Unless I'm not understanding what you're asking -- is there some situation that I haven't encountered where the state of something that isn't a local variable matters?

The problem wasn't intrinsic to coroutines as much as it was the way they made the event loop reentrant which is a horribly complex thing to track. In most cases like that you'd either suspend the loop or have coroutine local event loops.

Of course people like to point at the overhead of native threads and assume coroutines have similar overhead, which is total bunk. Ironically, event sources in node use a stack-like tracking element which brings back a similar sort of overhead you see in coroutines in Lua, for example.

I doubt we'll see node take another shot at coroutines but that's okay.
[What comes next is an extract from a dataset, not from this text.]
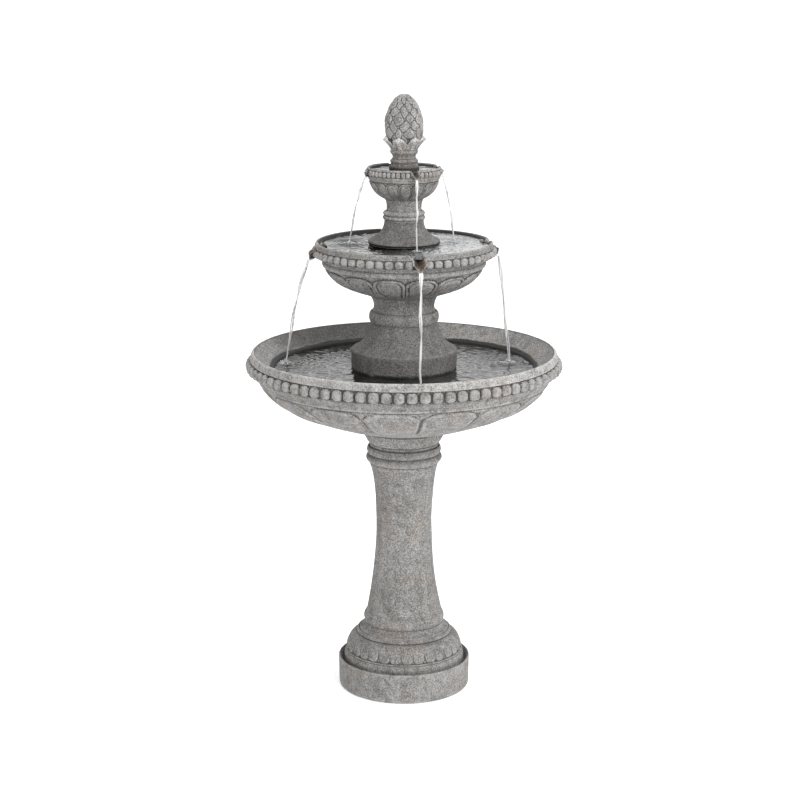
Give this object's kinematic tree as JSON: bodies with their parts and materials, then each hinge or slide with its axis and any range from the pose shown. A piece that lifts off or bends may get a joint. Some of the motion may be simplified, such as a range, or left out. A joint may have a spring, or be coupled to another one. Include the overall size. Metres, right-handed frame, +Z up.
{
  "type": "tiered water fountain",
  "caption": "Free-standing garden fountain: stacked bowls on a pedestal column, beaded rims with spouts, pine cone finial, pump and hoses inside.",
  "frame": {"origin": "on the ground, under the middle of the plinth", "axes": "+Z up along the column; front is -Y, +X to the viewer's right"},
  "size_m": [0.7088, 0.7088, 1.3512],
  "materials": {
    "cast_stone": "matte, finely pitted, grey-brown",
    "spout_stone": "wet, dark",
    "black_plastic": "satin",
    "black_rubber": "matte",
    "ferrite": "dull",
    "ceramic": "polished"
  },
  "bodies": {
    "base": {"base_plinth": "cast_stone"},
    "foot": {"foot": "cast_stone"},
    "column": {"column": "cast_stone"},
    "bottom_bowl": {"bottom_bowl": "cast_stone", "cord_stopper": "black_rubber", "pump_casing": "black_plastic", "cord_gland": "black_rubber", "pump_volute": "black_plastic", "impeller_cover": "black_plastic", "pump_shaft": "ceramic", "rear_bush": "black_rubber", "front_bush": "black_rubber", "outlet_adapter": "black_plastic", "suction_cup_1": "black_rubber", "suction_cup_2": "black_rubber", "suction_cup_3": "black_rubber", "suction_cup_4": "black_rubber"},
    "lower_riser": {"lower_riser": "cast_stone"},
    "middle_bowl": {"middle_bowl": "cast_stone", "middle_fitting": "black_plastic", "middle_gasket": "black_rubber", "middle_locknut": "black_plastic", "lower_hose": "black_rubber", "middle_spout_1": "spout_stone", "middle_spout_2": "spout_stone", "middle_spout_3": "spout_stone", "middle_spout_4": "spout_stone"},
    "upper_riser": {"upper_riser": "cast_stone"},
    "top_bowl": {"top_bowl": "cast_stone", "top_fitting": "black_plastic", "top_gasket": "black_rubber", "top_locknut": "black_plastic", "upper_hose": "black_rubber", "top_spout_1": "spout_stone", "top_spout_2": "spout_stone", "top_spout_3": "spout_stone", "top_spout_4": "spout_stone"},
    "finial": {"finial": "cast_stone"},
    "pump_cover": {"pump_front_cover": "black_plastic"},
    "flow_dial": {"flow_dial": "black_plastic"},
    "rotor": {"impeller": "black_plastic", "rotor_magnet": "ferrite"}
  },
  "joints": [
    {"name": "foot_lift", "type": "slide", "parent": "base", "child": "foot", "axis": [0, 0, 1], "range_m": [0, 0.04]},
    {"name": "column_lift", "type": "slide", "parent": "foot", "child": "column", "axis": [0, 0, 1], "range_m": [0, 0.06]},
    {"name": "bottom_bowl_lift", "type": "slide", "parent": "column", "child": "bottom_bowl", "axis": [0, 0, 1], "range_m": [0, 0.06]},
    {"name": "lower_riser_lift", "type": "slide", "parent": "bottom_bowl", "child": "lower_riser", "axis": [0, 0, 1], "range_m": [0, 0.15]},
    {"name": "middle_bowl_lift", "type": "slide", "parent": "lower_riser", "child": "middle_bowl", "axis": [0, 0, 1], "range_m": [0, 0.2]},
    {"name": "upper_riser_lift", "type": "slide", "parent": "middle_bowl", "child": "upper_riser", "axis": [0, 0, 1], "range_m": [0, 0.08]},
    {"name": "top_bowl_lift", "type": "slide", "parent": "upper_riser", "child": "top_bowl", "axis": [0, 0, 1], "range_m": [0, 0.18]},
    {"name": "finial_lift", "type": "slide", "parent": "top_bowl", "child": "finial", "axis": [0, 0, 1], "range_m": [0, 0.05]},
    {"name": "pump_cover_pull", "type": "slide", "parent": "bottom_bowl", "child": "pump_cover", "axis": [0, -1, 0], "range_m": [0, 0.03]},
    {"name": "flow_dial_turn", "type": "hinge", "parent": "pump_cover", "child": "flow_dial", "pos_m": [0, -0.034, 0.668], "axis": [0, -1, 0], "range_deg": [0, 90]},
    {"name": "impeller_spin", "type": "hinge", "parent": "bottom_bowl", "child": "rotor", "pos_m": [0, 0, 0.668], "axis": [0, -1, 0], "continuous": true}
  ]
}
Node will do fine without coroutines but it will come at the cost of making certain types of code a little less natural (same as eventide code in threads becomes unnatural).

Can you give an example of this?
This kind of stuff always makes me doubt why particular stacks are the most popular.

Wondering, is the OpenResty solution otherwise single-threaded-with-an-eventloop much like node?

Well, you can configure how many processes nginx runs with at startup, but otherwise yes it is an event loop based system. Lua is just a module like anything else in Nginx, and uses the Nginx event loop.
Ah right, I see.

From the nginx wiki:

> Unlike Apache's mod_lua and Lighttpd's mod_magnet, Lua code written atop this module can be 100% non-blocking on network traffic as long as you use the ngx.location.capture or ngx.location.capture_multi interfaces to let the nginx core do all your requests to mysql, postgresql, memcached, redis, upstream http web services, and etc etc etc (see HttpDrizzleModule, ngx_postgres, HttpMemcModule, HttpRedis2Module and HttpProxyModule modules for details).

Is that talk-via-nginx-commands thing cumbersome in practice?

No, it's pretty easy. An example:

    local doc = ngx.location.capture(  "/couchdb/hamster/"..uid );
This queries the local CouchDB for a particular user record, and stores it in a local variable.